# Recorded information start
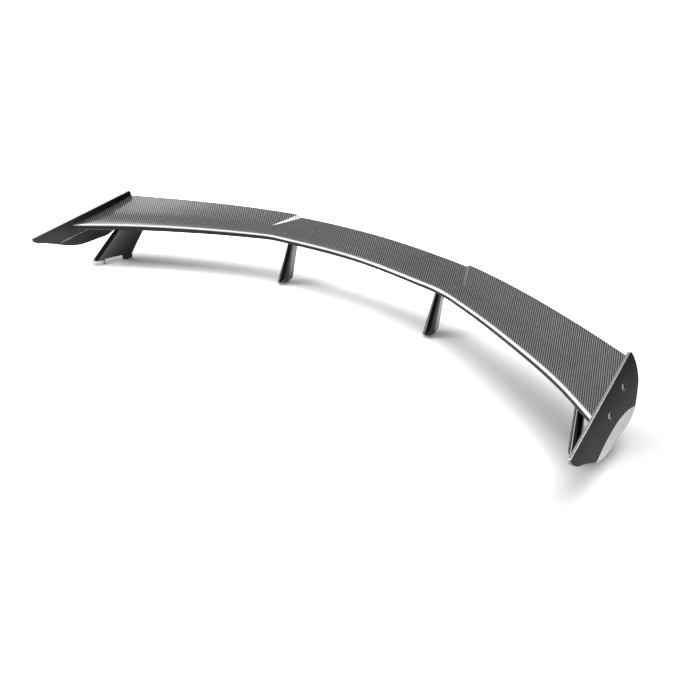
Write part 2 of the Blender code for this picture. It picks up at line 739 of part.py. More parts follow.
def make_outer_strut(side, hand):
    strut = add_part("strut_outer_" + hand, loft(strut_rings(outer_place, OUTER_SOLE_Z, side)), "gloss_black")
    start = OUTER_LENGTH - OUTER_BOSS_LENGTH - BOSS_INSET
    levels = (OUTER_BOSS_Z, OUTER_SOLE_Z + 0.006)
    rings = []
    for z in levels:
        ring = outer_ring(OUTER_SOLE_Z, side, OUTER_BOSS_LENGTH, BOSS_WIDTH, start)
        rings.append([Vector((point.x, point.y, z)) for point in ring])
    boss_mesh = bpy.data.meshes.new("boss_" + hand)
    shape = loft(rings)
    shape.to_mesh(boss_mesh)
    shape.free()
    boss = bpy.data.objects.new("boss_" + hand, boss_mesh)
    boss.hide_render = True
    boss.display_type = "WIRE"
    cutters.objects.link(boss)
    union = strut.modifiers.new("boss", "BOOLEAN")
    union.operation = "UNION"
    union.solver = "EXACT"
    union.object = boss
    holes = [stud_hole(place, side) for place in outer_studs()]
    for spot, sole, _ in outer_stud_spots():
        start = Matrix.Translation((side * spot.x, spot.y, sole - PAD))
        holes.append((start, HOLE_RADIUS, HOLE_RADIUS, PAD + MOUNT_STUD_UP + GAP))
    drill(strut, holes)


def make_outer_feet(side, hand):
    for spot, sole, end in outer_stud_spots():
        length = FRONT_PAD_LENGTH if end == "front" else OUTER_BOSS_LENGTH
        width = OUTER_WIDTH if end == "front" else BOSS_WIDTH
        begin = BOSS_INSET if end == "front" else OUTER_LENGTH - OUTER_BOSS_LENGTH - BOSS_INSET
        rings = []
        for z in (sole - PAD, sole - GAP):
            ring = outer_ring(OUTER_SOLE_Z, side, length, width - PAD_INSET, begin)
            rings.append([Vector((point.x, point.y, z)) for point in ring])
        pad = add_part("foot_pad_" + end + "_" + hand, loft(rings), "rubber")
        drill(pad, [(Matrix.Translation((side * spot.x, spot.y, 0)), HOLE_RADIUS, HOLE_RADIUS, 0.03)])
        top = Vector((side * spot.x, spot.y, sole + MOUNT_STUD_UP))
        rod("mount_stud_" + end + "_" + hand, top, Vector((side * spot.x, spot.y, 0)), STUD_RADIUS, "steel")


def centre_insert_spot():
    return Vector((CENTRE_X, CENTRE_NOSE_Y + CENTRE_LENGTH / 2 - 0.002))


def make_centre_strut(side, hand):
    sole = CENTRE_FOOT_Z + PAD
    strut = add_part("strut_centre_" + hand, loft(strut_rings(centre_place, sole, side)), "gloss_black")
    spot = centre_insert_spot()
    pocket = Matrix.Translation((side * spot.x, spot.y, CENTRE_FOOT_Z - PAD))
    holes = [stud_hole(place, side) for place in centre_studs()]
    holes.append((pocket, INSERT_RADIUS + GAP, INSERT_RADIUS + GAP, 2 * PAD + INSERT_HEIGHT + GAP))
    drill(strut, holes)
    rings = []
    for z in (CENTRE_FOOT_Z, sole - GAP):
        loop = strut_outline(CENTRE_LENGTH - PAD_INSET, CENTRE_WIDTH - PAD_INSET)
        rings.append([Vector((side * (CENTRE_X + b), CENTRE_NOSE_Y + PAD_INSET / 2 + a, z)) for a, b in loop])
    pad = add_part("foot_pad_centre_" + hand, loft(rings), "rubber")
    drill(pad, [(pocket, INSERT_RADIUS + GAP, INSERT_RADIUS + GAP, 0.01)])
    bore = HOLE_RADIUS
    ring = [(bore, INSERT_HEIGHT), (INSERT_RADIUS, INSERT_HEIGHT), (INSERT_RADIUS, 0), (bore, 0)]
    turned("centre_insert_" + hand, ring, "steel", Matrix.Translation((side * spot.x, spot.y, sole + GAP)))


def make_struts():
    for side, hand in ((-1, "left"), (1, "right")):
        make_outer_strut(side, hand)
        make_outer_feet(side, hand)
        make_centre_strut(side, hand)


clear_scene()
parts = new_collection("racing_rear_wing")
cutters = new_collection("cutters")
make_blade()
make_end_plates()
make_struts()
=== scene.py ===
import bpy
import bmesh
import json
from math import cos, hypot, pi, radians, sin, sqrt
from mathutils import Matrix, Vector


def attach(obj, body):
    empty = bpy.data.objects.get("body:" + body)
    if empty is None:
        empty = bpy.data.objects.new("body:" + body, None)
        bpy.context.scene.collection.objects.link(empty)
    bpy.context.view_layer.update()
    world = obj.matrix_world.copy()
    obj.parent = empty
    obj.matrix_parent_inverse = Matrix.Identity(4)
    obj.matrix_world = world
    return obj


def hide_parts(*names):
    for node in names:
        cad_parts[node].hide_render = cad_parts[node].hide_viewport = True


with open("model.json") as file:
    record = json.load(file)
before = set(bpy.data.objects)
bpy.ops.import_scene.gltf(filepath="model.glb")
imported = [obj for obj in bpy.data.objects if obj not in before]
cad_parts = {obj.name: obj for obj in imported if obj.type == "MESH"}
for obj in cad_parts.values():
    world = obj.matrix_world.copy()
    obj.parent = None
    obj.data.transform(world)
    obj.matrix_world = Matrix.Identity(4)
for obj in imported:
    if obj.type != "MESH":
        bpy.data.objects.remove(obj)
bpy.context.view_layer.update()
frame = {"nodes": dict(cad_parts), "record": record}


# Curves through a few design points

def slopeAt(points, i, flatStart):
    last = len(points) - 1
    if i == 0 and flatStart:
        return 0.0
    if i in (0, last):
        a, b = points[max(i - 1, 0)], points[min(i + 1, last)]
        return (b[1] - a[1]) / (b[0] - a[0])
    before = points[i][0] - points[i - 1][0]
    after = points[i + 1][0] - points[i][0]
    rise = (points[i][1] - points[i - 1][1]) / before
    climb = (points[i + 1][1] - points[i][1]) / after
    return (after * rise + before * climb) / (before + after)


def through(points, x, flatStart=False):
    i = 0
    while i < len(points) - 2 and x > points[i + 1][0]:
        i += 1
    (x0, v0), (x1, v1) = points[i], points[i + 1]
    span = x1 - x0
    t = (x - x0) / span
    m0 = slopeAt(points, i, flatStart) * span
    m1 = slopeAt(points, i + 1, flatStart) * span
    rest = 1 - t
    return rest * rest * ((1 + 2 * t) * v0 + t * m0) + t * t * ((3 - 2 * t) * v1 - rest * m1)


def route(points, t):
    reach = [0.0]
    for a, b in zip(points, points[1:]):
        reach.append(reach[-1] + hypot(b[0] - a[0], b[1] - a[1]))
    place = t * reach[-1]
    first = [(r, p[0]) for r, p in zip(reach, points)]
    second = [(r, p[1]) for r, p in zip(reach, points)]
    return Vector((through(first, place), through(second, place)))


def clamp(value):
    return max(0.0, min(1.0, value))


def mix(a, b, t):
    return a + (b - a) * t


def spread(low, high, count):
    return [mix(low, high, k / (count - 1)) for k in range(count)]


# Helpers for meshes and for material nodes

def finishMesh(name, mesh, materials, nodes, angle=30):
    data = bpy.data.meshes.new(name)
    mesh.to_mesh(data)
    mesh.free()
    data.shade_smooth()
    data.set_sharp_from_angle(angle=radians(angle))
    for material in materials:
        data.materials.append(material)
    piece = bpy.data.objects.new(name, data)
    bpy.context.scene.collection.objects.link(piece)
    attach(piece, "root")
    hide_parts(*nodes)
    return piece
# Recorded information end
Restate the listing in full, word for word.

> **Task result**:
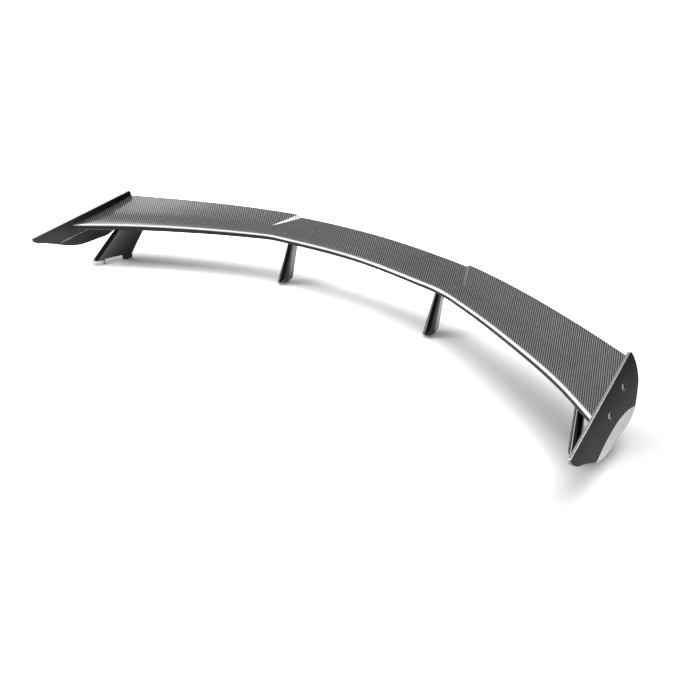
Write part 2 of the Blender code for this picture. It picks up at line 739 of part.py. More parts follow.
def make_outer_strut(side, hand):
    strut = add_part("strut_outer_" + hand, loft(strut_rings(outer_place, OUTER_SOLE_Z, side)), "gloss_black")
    start = OUTER_LENGTH - OUTER_BOSS_LENGTH - BOSS_INSET
    levels = (OUTER_BOSS_Z, OUTER_SOLE_Z + 0.006)
    rings = []
    for z in levels:
        ring = outer_ring(OUTER_SOLE_Z, side, OUTER_BOSS_LENGTH, BOSS_WIDTH, start)
        rings.append([Vector((point.x, point.y, z)) for point in ring])
    boss_mesh = bpy.data.meshes.new("boss_" + hand)
    shape = loft(rings)
    shape.to_mesh(boss_mesh)
    shape.free()
    boss = bpy.data.objects.new("boss_" + hand, boss_mesh)
    boss.hide_render = True
    boss.display_type = "WIRE"
    cutters.objects.link(boss)
    union = strut.modifiers.new("boss", "BOOLEAN")
    union.operation = "UNION"
    union.solver = "EXACT"
    union.object = boss
    holes = [stud_hole(place, side) for place in outer_studs()]
    for spot, sole, _ in outer_stud_spots():
        start = Matrix.Translation((side * spot.x, spot.y, sole - PAD))
        holes.append((start, HOLE_RADIUS, HOLE_RADIUS, PAD + MOUNT_STUD_UP + GAP))
    drill(strut, holes)


def make_outer_feet(side, hand):
    for spot, sole, end in outer_stud_spots():
        length = FRONT_PAD_LENGTH if end == "front" else OUTER_BOSS_LENGTH
        width = OUTER_WIDTH if end == "front" else BOSS_WIDTH
        begin = BOSS_INSET if end == "front" else OUTER_LENGTH - OUTER_BOSS_LENGTH - BOSS_INSET
        rings = []
        for z in (sole - PAD, sole - GAP):
            ring = outer_ring(OUTER_SOLE_Z, side, length, width - PAD_INSET, begin)
            rings.append([Vector((point.x, point.y, z)) for point in ring])
        pad = add_part("foot_pad_" + end + "_" + hand, loft(rings), "rubber")
        drill(pad, [(Matrix.Translation((side * spot.x, spot.y, 0)), HOLE_RADIUS, HOLE_RADIUS, 0.03)])
        top = Vector((side * spot.x, spot.y, sole + MOUNT_STUD_UP))
        rod("mount_stud_" + end + "_" + hand, top, Vector((side * spot.x, spot.y, 0)), STUD_RADIUS, "steel")


def centre_insert_spot():
    return Vector((CENTRE_X, CENTRE_NOSE_Y + CENTRE_LENGTH / 2 - 0.002))


def make_centre_strut(side, hand):
    sole = CENTRE_FOOT_Z + PAD
    strut = add_part("strut_centre_" + hand, loft(strut_rings(centre_place, sole, side)), "gloss_black")
    spot = centre_insert_spot()
    pocket = Matrix.Translation((side * spot.x, spot.y, CENTRE_FOOT_Z - PAD))
    holes = [stud_hole(place, side) for place in centre_studs()]
    holes.append((pocket, INSERT_RADIUS + GAP, INSERT_RADIUS + GAP, 2 * PAD + INSERT_HEIGHT + GAP))
    drill(strut, holes)
    rings = []
    for z in (CENTRE_FOOT_Z, sole - GAP):
        loop = strut_outline(CENTRE_LENGTH - PAD_INSET, CENTRE_WIDTH - PAD_INSET)
        rings.append([Vector((side * (CENTRE_X + b), CENTRE_NOSE_Y + PAD_INSET / 2 + a, z)) for a, b in loop])
    pad = add_part("foot_pad_centre_" + hand, loft(rings), "rubber")
    drill(pad, [(pocket, INSERT_RADIUS + GAP, INSERT_RADIUS + GAP, 0.01)])
    bore = HOLE_RADIUS
    ring = [(bore, INSERT_HEIGHT), (INSERT_RADIUS, INSERT_HEIGHT), (INSERT_RADIUS, 0), (bore, 0)]
    turned("centre_insert_" + hand, ring, "steel", Matrix.Translation((side * spot.x, spot.y, sole + GAP)))


def make_struts():
    for side, hand in ((-1, "left"), (1, "right")):
        make_outer_strut(side, hand)
        make_outer_feet(side, hand)
        make_centre_strut(side, hand)


clear_scene()
parts = new_collection("racing_rear_wing")
cutters = new_collection("cutters")
make_blade()
make_end_plates()
make_struts()
=== scene.py ===
import bpy
import bmesh
import json
from math import cos, hypot, pi, radians, sin, sqrt
from mathutils import Matrix, Vector


def attach(obj, body):
    empty = bpy.data.objects.get("body:" + body)
    if empty is None:
        empty = bpy.data.objects.new("body:" + body, None)
        bpy.context.scene.collection.objects.link(empty)
    bpy.context.view_layer.update()
    world = obj.matrix_world.copy()
    obj.parent = empty
    obj.matrix_parent_inverse = Matrix.Identity(4)
    obj.matrix_world = world
    return obj


def hide_parts(*names):
    for node in names:
        cad_parts[node].hide_render = cad_parts[node].hide_viewport = True


with open("model.json") as file:
    record = json.load(file)
before = set(bpy.data.objects)
bpy.ops.import_scene.gltf(filepath="model.glb")
imported = [obj for obj in bpy.data.objects if obj not in before]
cad_parts = {obj.name: obj for obj in imported if obj.type == "MESH"}
for obj in cad_parts.values():
    world = obj.matrix_world.copy()
    obj.parent = None
    obj.data.transform(world)
    obj.matrix_world = Matrix.Identity(4)
for obj in imported:
    if obj.type != "MESH":
        bpy.data.objects.remove(obj)
bpy.context.view_layer.update()
frame = {"nodes": dict(cad_parts), "record": record}


# Curves through a few design points

def slopeAt(points, i, flatStart):
    last = len(points) - 1
    if i == 0 and flatStart:
        return 0.0
    if i in (0, last):
        a, b = points[max(i - 1, 0)], points[min(i + 1, last)]
        return (b[1] - a[1]) / (b[0] - a[0])
    before = points[i][0] - points[i - 1][0]
    after = points[i + 1][0] - points[i][0]
    rise = (points[i][1] - points[i - 1][1]) / before
    climb = (points[i + 1][1] - points[i][1]) / after
    return (after * rise + before * climb) / (before + after)


def through(points, x, flatStart=False):
    i = 0
    while i < len(points) - 2 and x > points[i + 1][0]:
        i += 1
    (x0, v0), (x1, v1) = points[i], points[i + 1]
    span = x1 - x0
    t = (x - x0) / span
    m0 = slopeAt(points, i, flatStart) * span
    m1 = slopeAt(points, i + 1, flatStart) * span
    rest = 1 - t
    return rest * rest * ((1 + 2 * t) * v0 + t * m0) + t * t * ((3 - 2 * t) * v1 - rest * m1)


def route(points, t):
    reach = [0.0]
    for a, b in zip(points, points[1:]):
        reach.append(reach[-1] + hypot(b[0] - a[0], b[1] - a[1]))
    place = t * reach[-1]
    first = [(r, p[0]) for r, p in zip(reach, points)]
    second = [(r, p[1]) for r, p in zip(reach, points)]
    return Vector((through(first, place), through(second, place)))


def clamp(value):
    return max(0.0, min(1.0, value))


def mix(a, b, t):
    return a + (b - a) * t


def spread(low, high, count):
    return [mix(low, high, k / (count - 1)) for k in range(count)]


# Helpers for meshes and for material nodes

def finishMesh(name, mesh, materials, nodes, angle=30):
    data = bpy.data.meshes.new(name)
    mesh.to_mesh(data)
    mesh.free()
    data.shade_smooth()
    data.set_sharp_from_angle(angle=radians(angle))
    for material in materials:
        data.materials.append(material)
    piece = bpy.data.objects.new(name, data)
    bpy.context.scene.collection.objects.link(piece)
    attach(piece, "root")
    hide_parts(*nodes)
    return piece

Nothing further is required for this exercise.